Take Your Fitness To New Heights With This Conditioning Workout


If you want to take your all-round fitness to new heights then you’re going to need a ladder. A workout ladder, to be precise, where you do descending and ascending reps. In this workout you’ll do an inverted ladder, which means you do descending reps of one move followed by ascending reps of another.

“Inverted ladders will test you mentally as well as physically,” says Olli Foxley of W10 Performance gym. “One exercise is getting easier as the other is getting harder.”

How to do it

Do ten reps of exercise 1A then one rep of exercise 1B followed by a 10-metre bear crawl. Then do nine reps of 1A and two reps of 1B, and continue in that pattern until you get to one rep of 1A and ten reps of 1B, completing the bear crawl between ladder “rungs”.

1A Inverted row on rings

Hold the rings in each hand and position your body in a straight line at a 30-45° angle to the floor with your heels on the floor and your arms straight. Keeping your elbows tucked in to your sides, pull your body up so your hands just about touch your chest. Squeeze your back muscles together at the top of the move, then lower under control to the start.

“The inverted row helps strengthen the upper back and counteract the pushing in the thruster, which comes next,” says Foxley.

1B One-arm dumbbell thruster

Hold a dumbbell at shoulder height then squat down, keeping your knees in line with your toes and your chest up. From there, straighten up and, as you do so, press the dumbbell directly overhead. Pause, lower the weight back to the start and go straight into the next rep. Do the same number of reps each arm each set.

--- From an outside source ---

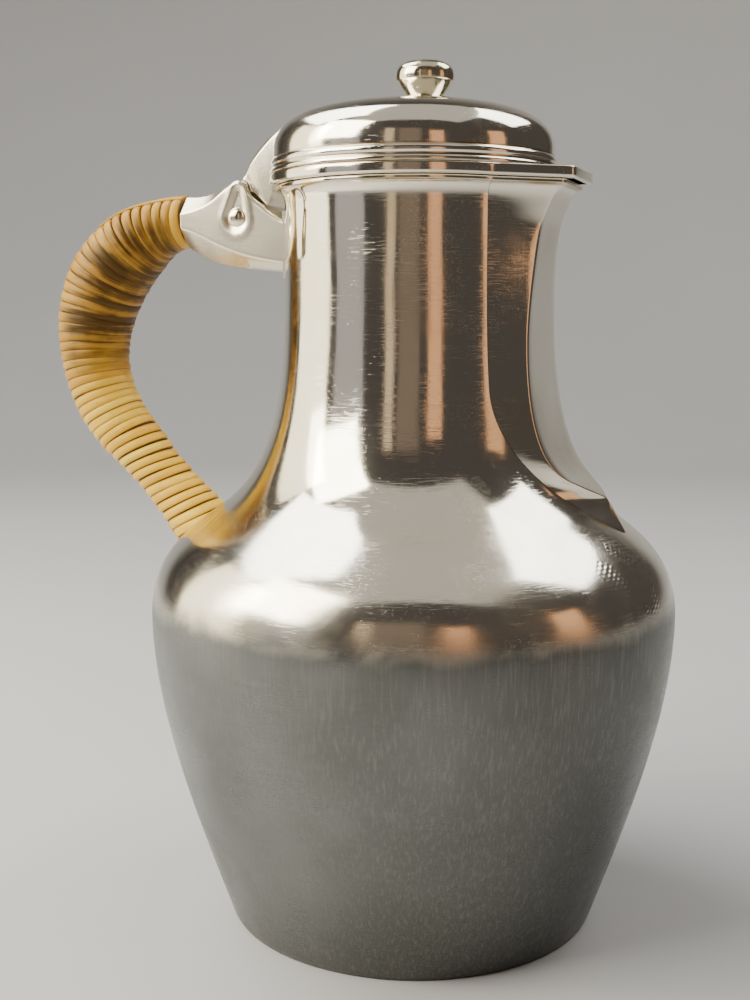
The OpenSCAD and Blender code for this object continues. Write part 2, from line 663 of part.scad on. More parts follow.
// ---- lid leaf: distance from the neck and height from the hinge axis ----
leaf_end = -0.28 * hinge_reach;
leaf_low = flange_z - lid_gap / 2 - hinge_z;
leaf_outline = [[leaf_tip_gap, -leaf_tip_drop], [0.75 * hinge_reach, -0.55 * knuckle_r],
    [hinge_reach - 0.75 * knuckle_r, -0.15 * knuckle_r], [hinge_reach, 0], [hinge_reach, 0.19 * leaf_rise],
    [0.93 * hinge_reach, 0.32 * leaf_rise], [0.85 * hinge_reach, 0.44 * leaf_rise],
    [0.71 * hinge_reach, 0.57 * leaf_rise], [0.42 * hinge_reach, 0.77 * leaf_rise],
    [0.2 * hinge_reach, 0.88 * leaf_rise], [0, 0.955 * leaf_rise], [leaf_end, leaf_rise],
    [leaf_end, leaf_low], [1.1 * flange_out, leaf_low]];
module lid_leaf() {
    color(silver) difference() {
        intersection() {
            rotate([90, 0, 0]) linear_extrude(4 * leaf_root_half_w, center = true)
                polygon([for (p = leaf_outline) [-(neck_r + p[0]), hinge_z + p[1]]]);
            translate([0, 0, hinge_z - 2 * leaf_rise]) linear_extrude(4 * leaf_rise) polygon([
                [hinge_x - knuckle_r, -leaf_half_w], [hinge_x + 2 * knuckle_r, -leaf_half_w],
                [-neck_r, -leaf_root_half_w], [0, -leaf_root_half_w], [0, leaf_root_half_w],
                [-neck_r, leaf_root_half_w], [hinge_x + 2 * knuckle_r, leaf_half_w],
                [hinge_x - knuckle_r, leaf_half_w]]);
        }
        lid_outside();
        translate([hinge_x, 0, hinge_z]) along_y(knuckle_half_l + tiny, knuckle_r + solder);
        for (side = [-1, 1]) translate([hinge_x, side * (knuckle_half_l + leaf_half_w), hinge_z])
            along_y(leaf_half_w, knuckle_r + hinge_gap);
    }
}

module hinge_knuckle_lid() {
    color(silver) translate([hinge_x, 0, hinge_z]) difference() {
        along_y(knuckle_half_l, knuckle_r);
        along_y(2 * knuckle_half_l, pin_r + pin_fit);
    }
}

// ---- finial ----
bun_curve = [[0.6 * finial_r, 0.28 * finial_h], [1.1 * finial_r, 0.55 * finial_h],
             [1.15 * finial_r, 0.95 * finial_h], [0.7 * finial_r, finial_h]];
module finial() {
    color(silver_warm) translate([finial_x, 0, crown_z + solder]) {
        rotate_extrude() polygon(concat([[0, 0], [finial_base_r, 0], [finial_base_r, 0.18 * finial_h]],
            bezier_points(bun_curve, 12), [[0, finial_h]]));
        translate([0, 0, -stud_l]) cylinder(h = stud_l + 1, r = stud_r);
    }
}

// Lowest point of the dome's inside over the washer
washer_top_z = crown_z - dome_t - 0.2;
module finial_washer() {
    color(silver_warm) translate([finial_x, 0, washer_top_z - washer_t]) difference() {
        cylinder(h = washer_t, r = washer_r);
        translate([0, 0, -1]) cylinder(h = washer_t + 2, r = stud_r + seat_fit);
    }
}

module finial_nut() {
    color(silver_warm) translate([finial_x, 0, washer_top_z - washer_t - nut_t]) difference() {
        cylinder(h = nut_t, r = nut_flats / sqrt(3), $fn = 6);
        translate([0, 0, -1]) cylinder(h = nut_t + 2, r = stud_r + solder);
    }
}

body_shell();
base_disc();
spout();
mouth_rim();
socket_plate();
handle_socket();
hinge_knuckles_pot();
hinge_pin();
socket_rivet();
handle_core();
cane_binding();
handle_peg();
peg_pin();
lid_dome();
lid_moulding();
lid_flange();
lid_bezel();
lid_leaf();
hinge_knuckle_lid();
finial();
finial_washer();
finial_nut();
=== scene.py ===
"""Looks of the coffee pot: silver body, spout, lid and hinge, and the cane-bound handle.

Sizes are written in millimetres, as in the part, and turned into metres where a mesh is made.
The spout points along +X, the handle along -X, and the pot stands on z = 0.
"""
import math
from math import cos, radians, sin

import bmesh
import bpy
import numpy as np
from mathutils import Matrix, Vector


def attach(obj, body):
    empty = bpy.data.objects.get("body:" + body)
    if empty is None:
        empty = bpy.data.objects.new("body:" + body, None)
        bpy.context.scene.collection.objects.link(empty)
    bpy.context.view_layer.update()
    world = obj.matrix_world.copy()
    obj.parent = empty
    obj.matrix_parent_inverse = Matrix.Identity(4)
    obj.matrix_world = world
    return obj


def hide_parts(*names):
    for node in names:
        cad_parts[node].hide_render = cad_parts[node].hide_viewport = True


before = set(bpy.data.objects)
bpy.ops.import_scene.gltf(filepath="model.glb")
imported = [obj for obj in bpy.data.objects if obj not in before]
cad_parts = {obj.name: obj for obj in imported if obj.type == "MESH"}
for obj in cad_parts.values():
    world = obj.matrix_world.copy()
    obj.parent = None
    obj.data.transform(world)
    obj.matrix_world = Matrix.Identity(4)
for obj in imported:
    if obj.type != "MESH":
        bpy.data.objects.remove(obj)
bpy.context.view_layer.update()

MM = 0.001
TAU = 2 * math.pi
ROUND_STEPS = 224
ARC_STEPS, SHARP = 140, 32.0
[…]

“The single-arm variation of the dumbbell thruster allows for more thoracic (upper back) rotation in an overhead position, making it more shoulder-friendly for people who struggle with shoulder mobility,” says Foxley.

1C Bear crawl

Get on all fours then crawl forwards, moving one hand and the opposite foot simultaneously to cover the distance.

“The bear crawl adds a core, shoulder stability and hip stability component to the session and will also keep the heart rate elevated,” says Foxley.